** START Data shown **

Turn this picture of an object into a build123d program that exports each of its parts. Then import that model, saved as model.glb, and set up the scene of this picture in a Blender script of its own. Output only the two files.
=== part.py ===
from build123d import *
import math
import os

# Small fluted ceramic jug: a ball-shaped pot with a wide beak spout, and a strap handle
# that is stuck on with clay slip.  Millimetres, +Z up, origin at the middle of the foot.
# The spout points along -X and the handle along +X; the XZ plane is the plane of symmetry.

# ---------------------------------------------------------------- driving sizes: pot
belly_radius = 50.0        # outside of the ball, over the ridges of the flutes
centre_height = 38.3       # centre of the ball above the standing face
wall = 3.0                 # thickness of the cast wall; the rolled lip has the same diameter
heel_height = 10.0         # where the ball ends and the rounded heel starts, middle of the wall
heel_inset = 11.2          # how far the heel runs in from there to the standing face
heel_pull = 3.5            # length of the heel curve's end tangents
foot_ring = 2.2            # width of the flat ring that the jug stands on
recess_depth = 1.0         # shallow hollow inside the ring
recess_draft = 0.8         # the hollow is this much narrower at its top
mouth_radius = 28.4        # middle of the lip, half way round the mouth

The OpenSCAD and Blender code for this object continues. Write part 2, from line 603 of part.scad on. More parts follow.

** END Data shown **

_Required task_. From the first line of the data through the line with "# The spout", quote each line exactly and add nothing else.

_Answer_.
Turn this picture of an object into a build123d program that exports each of its parts. Then import that model, saved as model.glb, and set up the scene of this picture in a Blender script of its own. Output only the two files.
=== part.py ===
from build123d import *
import math
import os

# Small fluted ceramic jug: a ball-shaped pot with a wide beak spout, and a strap handle
# that is stuck on with clay slip.  Millimetres, +Z up, origin at the middle of the foot.
# The spout points along -X and the handle along +X; the XZ plane is the plane of symmetry.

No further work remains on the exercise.